What We're Reading: L&D, Training, and HR

Top Highlights

  • In a recent survey of Millennials, the young people were split on the most important thing about work other than salary: 32% ranked career advancement opportunities as the second most important thing, while 34% instead chose work-life balance.  Nearly a quarter of workers aged 18-25 fear losing their current job to automation in the next ten years, compared to only 11% of the population over 35.
  • An MIT Sloan Management Review piece argues that workers will need to participate in lifelong learning in anticipation of labor market changes, and educational institutions, governments, and employers have a role to play in supporting continuous learning.
  • Harvard Business Review piece urges companies to start planning for their future workforce needs now. The authors recommend determining the skills and positions needed in the future, objectively assessing employees’ capabilities and shortfalls in relation to those necessary skills, and hiring and developing the right talent to fill those needs.
  • Offering rewards can be an effective strategy for encouraging employees to engage with online training, according to an HR Dive article.
  • Jonathan Finkelstein, CEO of digital credential platform Credly, and Toby Beresford, founder of success tracking network Rise.global, share three best practices for implementing a digital badge program to acknowledge employees’ training and skills.

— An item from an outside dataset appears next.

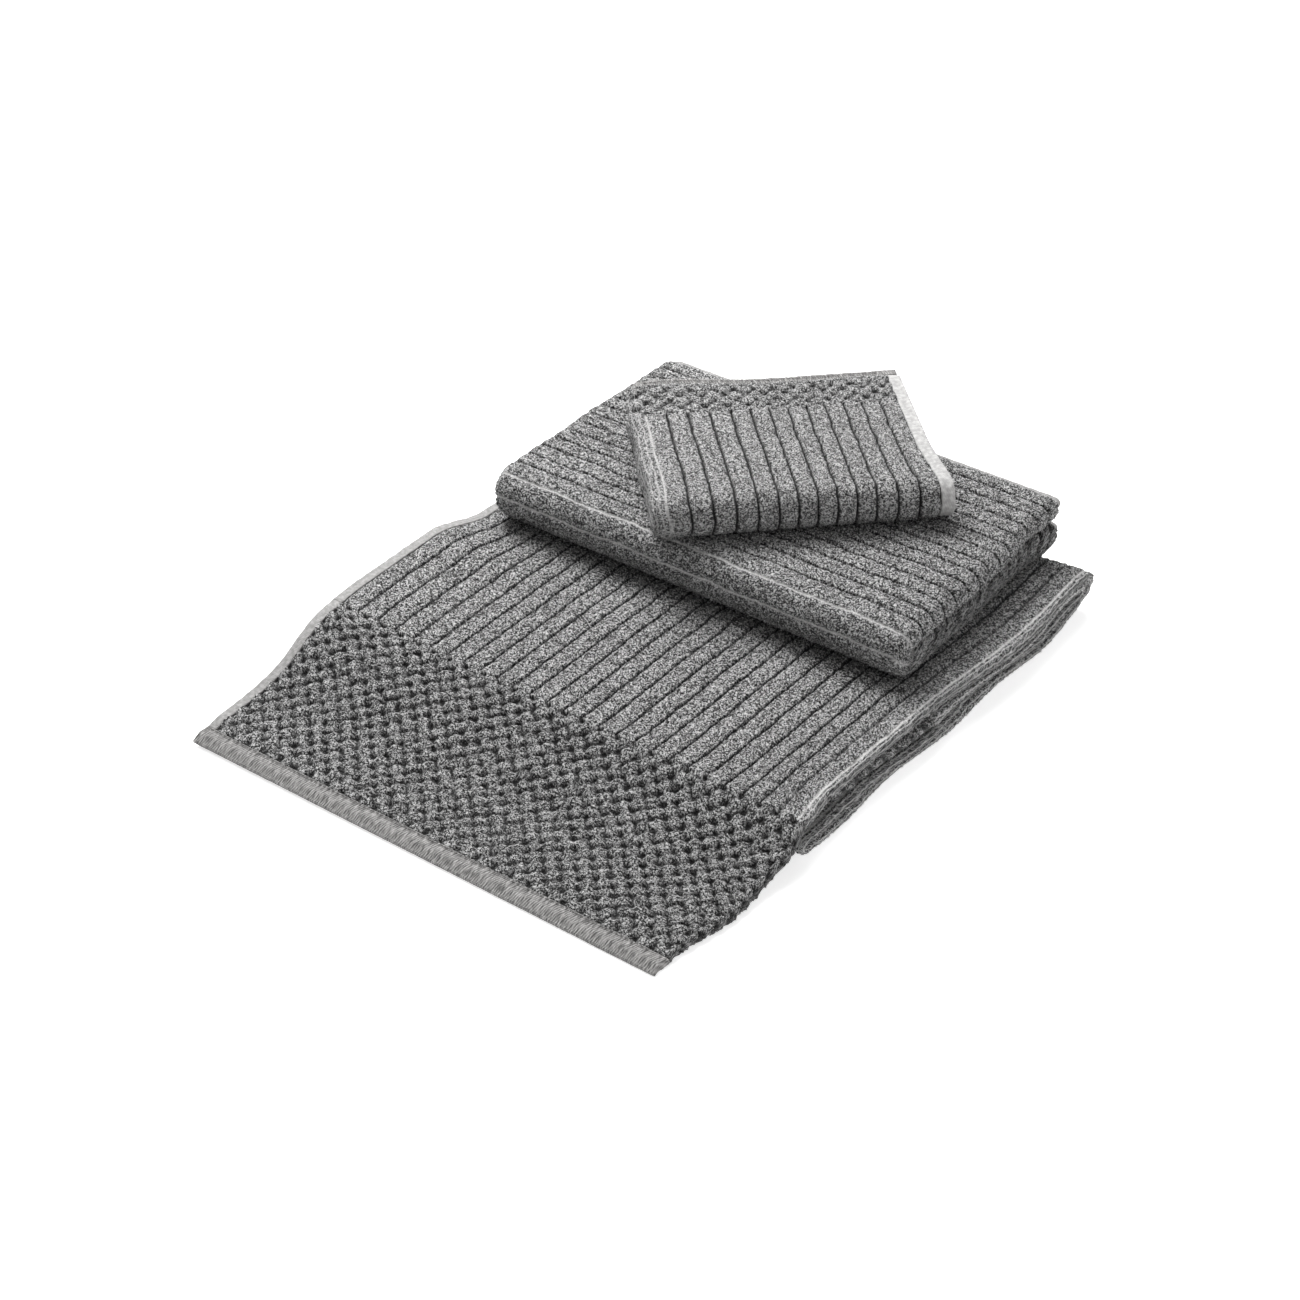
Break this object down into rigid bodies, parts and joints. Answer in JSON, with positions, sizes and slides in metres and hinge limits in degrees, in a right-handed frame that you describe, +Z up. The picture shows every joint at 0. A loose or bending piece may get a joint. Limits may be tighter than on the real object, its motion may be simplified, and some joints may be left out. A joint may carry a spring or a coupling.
{
  "type": "bath towel set",
  "caption": "Folded bath towel, hand towel and washcloth in heather grey ribbed terry with woven block borders, stacked with the bath towel's front end lying loose.",
  "frame": {"origin": "middle of the stack's footprint, on the surface that the bath towel lies on", "axes": "+X across the bath towel towards its lengthwise fold, +Y along its ribs from the loose front end to the back fold, +Z up"},
  "size_m": [0.345, 0.479, 0.094],
  "materials": {
    "bath_rib_terry": "looped terry in long pillowed ribs, heather grey",
    "bath_block_terry": "looped terry in small staggered blocks, heather grey",
    "hand_rib_terry": "looped terry in long pillowed ribs, heather grey",
    "hand_block_terry": "looped terry in small staggered blocks, heather grey",
    "wash_rib_terry": "looped terry in long pillowed ribs, heather grey",
    "wash_block_terry": "looped terry in small staggered blocks, heather grey",
    "hem_weave": "flat twill weave, pale warm grey",
    "selvedge_weave": "smooth plain weave, pale grey",
    "wash_selvedge_weave": "smooth plain weave, pale grey",
    "sewing_thread": "matt cotton thread, pale warm grey"
  },
  "bodies": {
    "bath_towel": {"bath_ribbed_field": "bath_rib_terry", "bath_selvedge_outer_leaf": "selvedge_weave", "bath_selvedge_inner_leaf": "selvedge_weave", "bath_rear_border": "bath_block_terry", "bath_rear_hem": "hem_weave", "bath_rear_hem_stitching": "sewing_thread"},
    "bath_front_end": {"bath_front_border": "bath_block_terry", "bath_front_selvedge_outer_leaf": "selvedge_weave", "bath_front_selvedge_inner_leaf": "selvedge_weave", "bath_front_hem": "hem_weave", "bath_front_hem_stitching": "sewing_thread"},
    "hand_towel": {"hand_ribbed_field": "hand_rib_terry", "hand_left_border": "hand_block_terry", "hand_right_border": "hand_block_terry", "hand_left_hem": "hem_weave", "hand_right_hem": "hem_weave", "hand_left_hem_stitching": "sewing_thread", "hand_right_hem_stitching": "sewing_thread", "hand_upper_selvedge": "selvedge_weave", "hand_lower_selvedge": "selvedge_weave"},
    "washcloth": {"wash_ribbed_field": "wash_rib_terry", "wash_upper_border": "wash_block_terry", "wash_lower_border": "wash_block_terry", "wash_upper_hem": "hem_weave", "wash_lower_hem": "hem_weave", "wash_upper_hem_stitching": "sewing_thread", "wash_lower_hem_stitching": "sewing_thread", "wash_selvedge_outer_leaf": "wash_selvedge_weave", "wash_selvedge_inner_leaf": "wash_selvedge_weave"}
  },
  "joints": [
    {"name": "front_end_lift", "type": "hinge", "parent": "bath_towel", "child": "bath_front_end", "pos_m": [0, -0.10955, 0.0298], "axis": [-1, 0, 0], "range_deg": [0, 100]},
    {"name": "hand_towel_lift", "type": "slide", "parent": "bath_towel", "child": "hand_towel", "axis": [0, 0, 1], "range_m": [0, 0.25]},
    {"name": "washcloth_lift", "type": "slide", "parent": "hand_towel", "child": "washcloth", "axis": [0, 0, 1], "range_m": [0, 0.25]}
  ]
}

The authors suggest that organizations must ensure that the credentials are meaningful, measurable, and interoperable across a variety of environments.

 

Corporate Learning and Development News

  • In a recent survey of Millennials, young people were split on the most important thing about work other than salary: 32% ranked career advancement opportunities as the second most important thing, while 34% instead chose work-life balance.  Nearly a quarter of workers aged 18-25 fear losing their current job to automation in the next ten years, compared to only 11% of the population over 35.
  • An MIT Sloan Management Review piece argues that workers will need to participate in lifelong learning in anticipation of labor market changes, and educational institutions, governments, and employers have a role to play in supporting continuous learning. While educators are experimenting with online learning, governments are gathering and sharing important job trends data informing workers about what skills employers are seeking. Companies are investing in training their workers for emerging roles.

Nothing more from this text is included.